There are many advantages to farming, but as in life in general, there are also some drawbacks. Farm waste, including techniques, such as recycling, reusing, composting, and energy recovery, can be used to help farmers get the best out of their farm waste.
Brian Beseni, a PhD candidate at the University of KwaZulu-Natal (KZN) specialising in nutraceuticals into medicinal, nutritional, and cosmetic marketable products, gives more insight into how waste can be managed on a farm. He is a researcher at heart with several publications focused on pharmacognosy.
Beseni shares his expertise on secondary waste management, strategies and processes that are aimed at managing farm waste that has undergone some form of treatment or processing.
Turning agricultural waste into biogas
According to Beseni, a sustainable and environmentally beneficial method of producing biogas from agricultural waste is anaerobic digestion, which transforms organic materials like animal manure, crop leftovers, and food waste into biogas
It can be done in the following ways:
- Feedstock collection: Farm waste, including animal manure, leftover crops, and agricultural residues, is collected, and stored in a designated area.

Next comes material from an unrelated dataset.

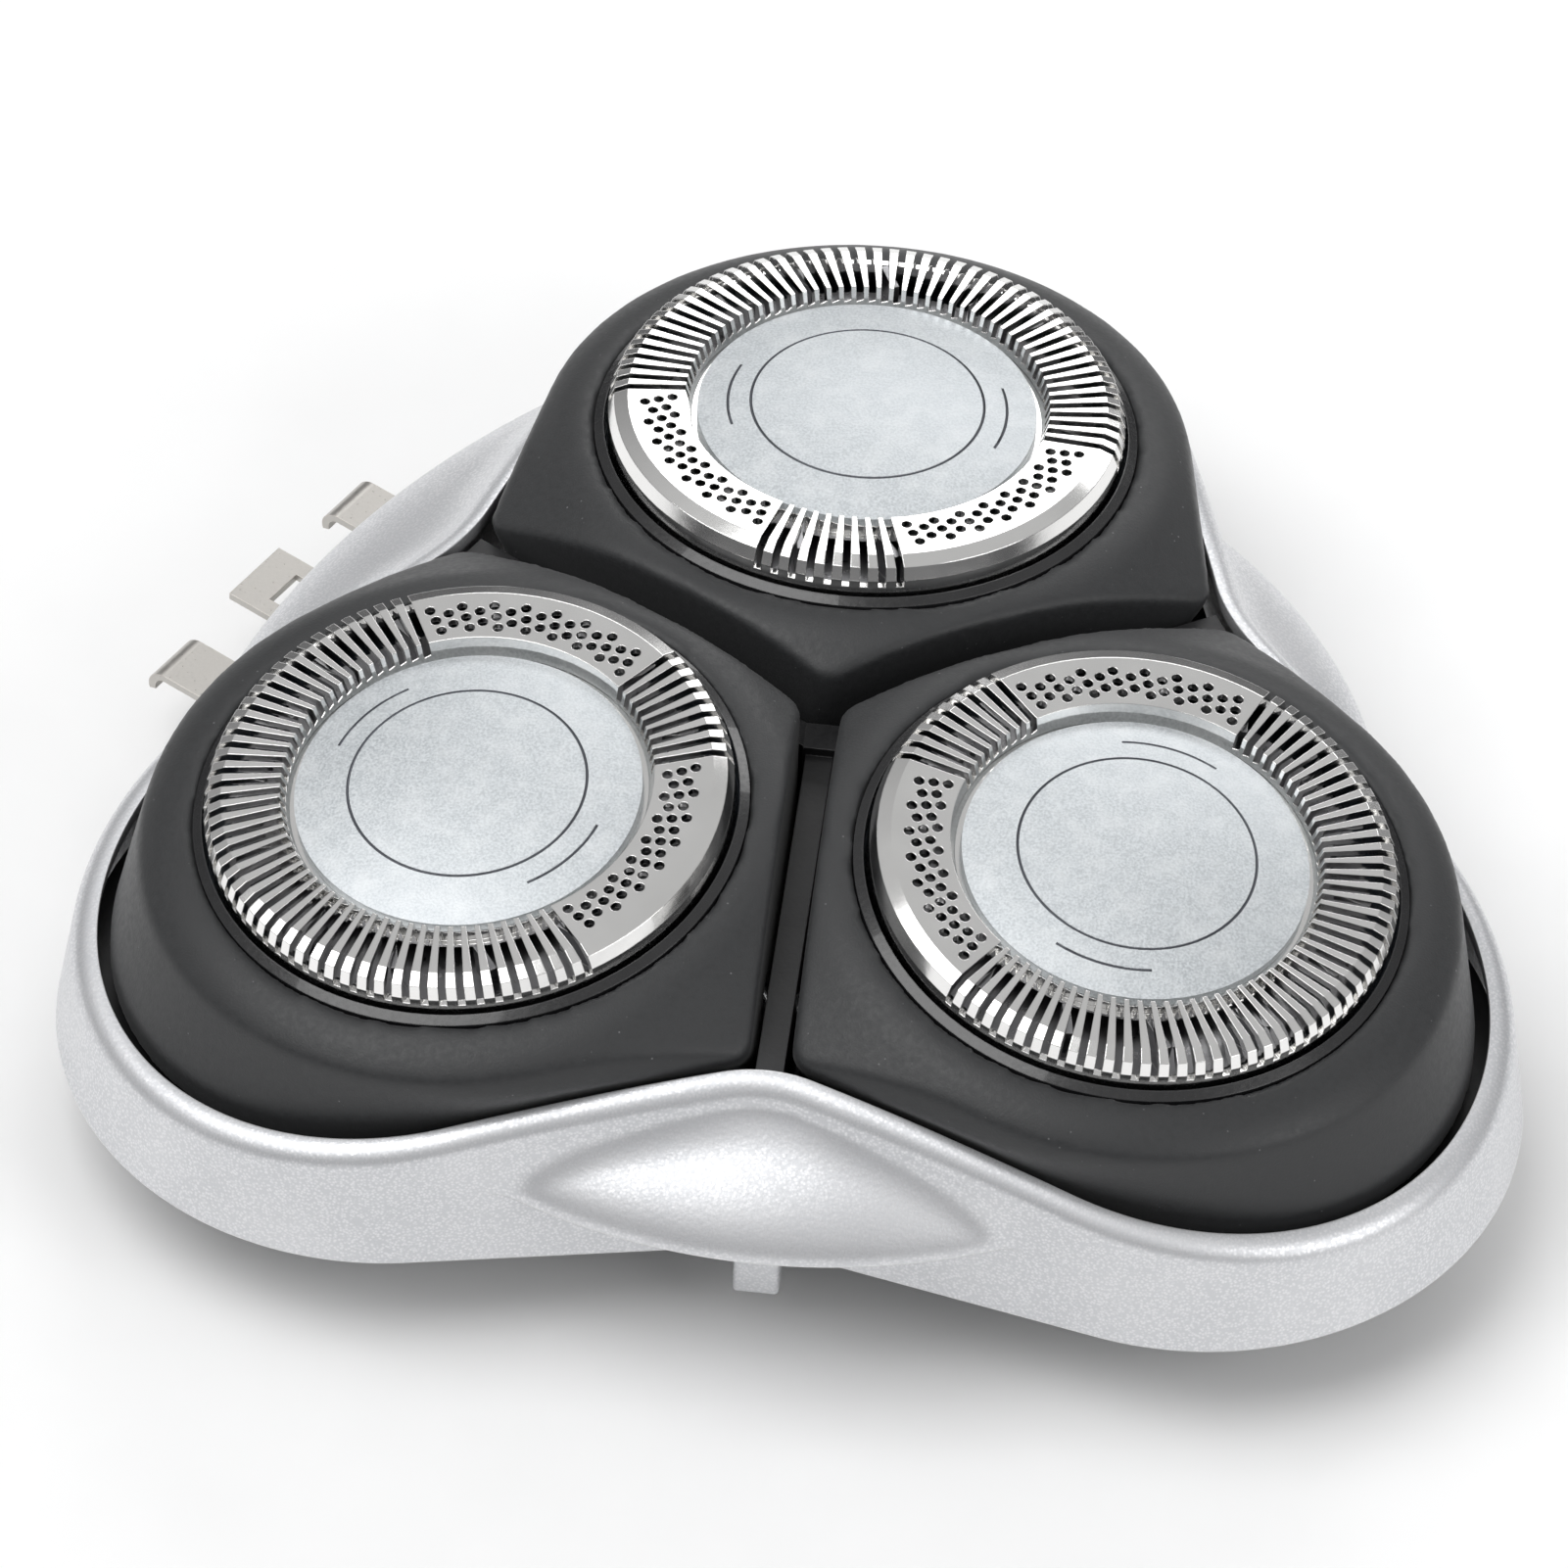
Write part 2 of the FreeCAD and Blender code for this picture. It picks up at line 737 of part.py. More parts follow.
def base_housing():
    """The silver trefoil skirt, high at its waists, with waist domes and pegs, hollow below."""
    body = new_body("base_housing")
    foot = sketch_on(body, "XY_Plane", "{skirt_height}")
    trefoil(foot, ("skirt_round", "skirt_centre"), ("skirt_waist", "waist_centre"))
    skirt = pad(body, foot, "{skirt_top} - {skirt_height}")
    skirt.TaperAngle = -size("skirt_draft")
    revolve(
        body,
        [
            ("{neck_radius}", "{dome_foot}"),
            ("{dome_low}", "{dome_foot}"),
            ("{dome_low} - {dome_reach} * 0.26", "{dome_foot} + {dome_rise} * 0.5"),
            ("{dome_low} - {dome_reach} * 0.6", "{dome_foot} + {dome_rise} * 0.82"),
            ("{dome_low} - {dome_reach}", "{dome_foot} + {dome_rise}"),
            ("{neck_radius}", "{dome_foot} + {dome_rise}"),
        ],
    )
    trim_rim(body)
    well = sketch_on(body, "XY_Plane", "{skirt_height} - 1")
    trefoil(well, ("well_round", "skirt_centre"), ("well_waist", "waist_centre"))
    pocket(body, well, "{lip_height} - {skirt_height} + 1", up=True)
    mouth = sketch_on(body, "XY_Plane", "{skirt_top} + 1")
    trefoil(mouth, ("rim_round", "rim_centre"), ("rim_waist", "waist_centre"))
    pocket(body, mouth, "{skirt_top} - {skirt_height} + 2")
    peg = sketch_on(body, "XY_Plane", "{peg_foot}")
    rectangle(
        peg,
        "{peg_reach} - {peg_thick} / 2",
        "{peg_reach} + {peg_thick} / 2",
        "0 - {peg_wide} / 2",
        "{peg_wide} / 2",
    )
    sketch_turn(peg, azimuth(0) + 180)
    pegs = pad(body, peg, "{skirt_height} - {peg_foot} + 1")
    around(body, [pegs], "{peg_count}", span=120)
    return body


def trim_rim(body):
    """Cuts the skirt's top along a cone through the brow of each waist, and rounds the edge."""
    above = sketch_on(body, "XZ_Plane")
    far = "{brow_reach} * 2"
    polygon(
        above,
        [
            ("0", "{brow_height} + {brow_reach} * tan({rim_fall})"),
            (far, "{brow_height} - {brow_reach} * tan({rim_fall})"),
            (far, "{brow_height} * 2"),
            ("0", "{brow_height} * 2"),
        ],
    )
    trimmed = body.newObject("PartDesign::Groove", "Groove")
    trimmed.Profile = above
    trimmed.ReferenceAxis = (above, ["V_Axis"])
    trimmed.Angle = 360
    doc.recompute()
    shoulder = body.newObject("PartDesign::Fillet", "Fillet")
    shoulder.Base = (trimmed, cone_edges(trimmed.Shape))
    bind(shoulder, "Radius", "{shoulder}")


def cone_edges(shape):
    """The names of the edges that lie on the cone of the rim."""
    fall = math.tan(math.radians(size("rim_fall")))

    def above_cone(point):
        reach = math.hypot(point.x, point.y)
        return point.z - size("brow_height") + (reach - size("brow_reach")) * fall

    return [
        f"Edge{number}"
        for number, edge in enumerate(shape.Edges, start=1)
        if all(abs(above_cone(vertex.Point)) < 0.001 for vertex in edge.Vertexes)
    ]


def sketch_turn(sketch, angle):
    """Turns a sketch about the body's Z axis."""
    sketch.AttachmentOffset = FreeCAD.Placement(
        sketch.AttachmentOffset.Base, FreeCAD.Rotation(FreeCAD.Vector(0, 0, 1), angle)
    )


def screw_posts(sketch, radius):
    """Circles at the three cover screws and the two clip screws."""
    for index in range(3):
        circle(sketch, radius, *on_arm("screw_reach", index))
    for side in (-1, 1):
        circle(sketch, radius, *clip_screw_place(side))


def clip_screw_place(side):
    turn = "{clip_azimuth}"
    reach = "{clip_screw_reach}"
    spread = f"{side} * {{clip_screw_spread}}"
    return (
        f"{reach} * cos({turn}) - {spread} * sin({turn})",
        f"{reach} * sin({turn}) + {spread} * cos({turn})",
    )


def carrier_deck():
    """The plate over the gears, with a hole for each spring cup and posts for the screws."""
    body = new_body("carrier_deck")
    plate = sketch_on(body, "XY_Plane", "{deck_foot}")
    trefoil(plate, ("deck_round", "floor_centre"), ("deck_waist", "waist_centre"))
    for index in range(3):
        circle(plate, "{cup_radius} + 0.3", *on_arm("gear_distance", index))
    pad(body, plate, "{deck_thick}")
    posts = sketch_on(body, "XY_Plane", "{deck_foot}")
    screw_posts(posts, "{boss_radius}")
    pad(body, posts, "{deck_foot} - {floor_foot} - {floor_thick}", up=False)
    bores = sketch_on(body, "XY_Plane", "{floor_foot}")
    screw_posts(bores, "{screw_radius}")
    pocket(body, bores, "{screw_long}", up=True)
    return body


def pod_carrier(pins):
    """Three arms from a middle block, standing in the gaps between the pods."""
    body = doc.addObject("PartDesign::Body", "arms")
    block = sketch_on(body, "XY_Plane", "{deck_foot} + {deck_thick}")
    rectangle(block, "-{hub_block} / 2", "{hub_block} / 2", "-{hub_block} / 2", "{hub_block} / 2")
    pad(body, block, "{arm_top} - {deck_foot} - {deck_thick} + {hub_block} * 0.3")
    arm = sketch_on(body, "XY_Plane", "{deck_foot} + {deck_thick}")
    rectangle(arm, "0", "{arm_reach}", "-{arm_wide} / 2", "{arm_wide} / 2")
    sketch_turn(arm, azimuth(0) + 60)
    arms = pad(body, arm, "{arm_top} - {deck_foot} - {deck_thick}")
    around(body, [arms], "{head_count}")
    return keep(cut(body, pins), "pod_carrier")


def bottom_cover():
    """The floor of the unit with the neck collar and the drive opening."""
    body = new_body("bottom_cover")
    floor = sketch_on(body, "XY_Plane", "{floor_foot}")
    trefoil(floor, ("floor_round", "floor_centre"), ("floor_waist", "waist_centre"))
    pad(body, floor, "{floor_thick}")
    collar = sketch_on(body, "XY_Plane")
    circle(collar, "{collar_radius}")
    circle(collar, "{neck_radius}")
    pad(body, collar, "{floor_foot} + {floor_thick} / 2")
    holes = sketch_on(body, "XY_Plane", "{floor_foot}")
    circle(holes, "{drive_hole}")
    screw_posts(holes, "{screw_radius} + 0.05")
    for index in range(3):
        circle(holes, "{axle_radius}", *on_arm("gear_distance", index))
    pocket(body, holes, "{floor_thick} * 1.2", up=True)
    return body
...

- Pre-treatment: Depending on the type of feedstock, pre-treatment may be necessary to enhance the efficiency of the digestion process. This can include shredding or grinding the waste materials to increase their surface area and improve biodegradation.
- Anaerobic digestion: The pre-treated feedstock is then loaded into an anaerobic digester, which is a sealed container or system where the decomposition of organic matter occurs in the absence of oxygen. The digester can be a simple batch system or a continuous flow system.
- Biogas production: Inside the digester, microorganisms break down the organic matter through a series of biochemical reactions. This process releases methane (CH4), carbon dioxide (CO2), and small amounts of other gases collectively known as biogas. Methane is the primary component of biogas and is a valuable energy source.
- Biogas collection: The biogas produced during the anaerobic digestion process is collected and stored in a gas holder or storage tank. It can be used directly as a fuel for heating or electricity generation, or it can be upgraded and purified to produce biomethane, which is a renewable natural gas suitable for injection into the natural gas grid or use as a vehicle fuel.
- Digestate handling: After the anaerobic digestion process, the remaining material, called digestate, is rich in nutrients and can be used as a high-quality fertiliser for agricultural purposes. It is often separated into solid and liquid fractions, with the liquid fraction being used as a liquid fertiliser and the solid fraction used as a soil conditioner or compost.
How can farmers use biogas fertiliser?
Beseni further explains that there is no doubt that secondary waste management can be used by various kinds of farmers in the industry.
Crop farmers: Biogas fertiliser can be beneficial for crop farmers who grow a wide range of crops, including vegetables, grains, fruits, and oilseeds. The nutrients in digestate, such as nitrogen, phosphorus, and potassium, along with other micronutrients, can improve soil fertility, enhance plant growth, and increase crop yields.
Organic farmers: Organic farmers, who follow sustainable and chemical-free farming practices, can utilise biogas fertiliser as an organic alternative to synthetic fertilisers. Digestate helps meet the nutrient requirements of organic crops and contributes to maintaining soil health and long-term sustainability.
Livestock farmers: Farmers who rear livestock, such as dairy farmers, poultry farmers, or pig farmers, can benefit from using biogas fertiliser. The feedstock for biogas production often includes animal manure, which is a significant source of nutrients. The digestion process not only generates biogas but also converts the manure into a stable and nutrient-rich digestate that can be used to fertilise their fields or pastures.
Horticultural farmers: Farmers engaged in horticultural activities, including those growing fruits, vegetables, flowers, or ornamental plants, can utilise biogas fertiliser to enhance the nutrient content of their soil and improve plant growth. The balanced nutrient composition of digestate can promote healthier plants, increase yields, and improve the quality of horticultural produce.
Agroforestry farmers: Agroforestry combines agricultural crops with trees, providing a multi-functional farming system. Farmers practising agroforestry can benefit from the use of biogas fertiliser to support the growth of both agricultural crops and trees. The organic nutrients in digestate contribute to the development of a healthy agroforestry system, promoting tree growth, soil fertility, and overall ecosystem health.
Benefits of secondary waste management
According to Beseni, there is a plethora of benefits when it comes to renewable energy, waste management, and nutrient recycling, all in ways that help mitigate climate change.
“Biogas production from farm waste helps to mitigate climate change by capturing and utilising methane, a potent greenhouse gas that would otherwise be released into the atmosphere,” he says.
- Renewable energy: Biogas is a renewable energy source that can be used to generate heat and electricity, or even replace fossil fuels in vehicles.
- Waste management: Anaerobic digestion helps to effectively manage farm waste, reducing odours, pathogens, and greenhouse gas emissions associated with traditional waste disposal methods.
- Nutrient recycling: The digestate produced from the process can be used as a nutrient-rich fertiliser, closing the nutrient loop, and reducing the need for synthetic fertilisers.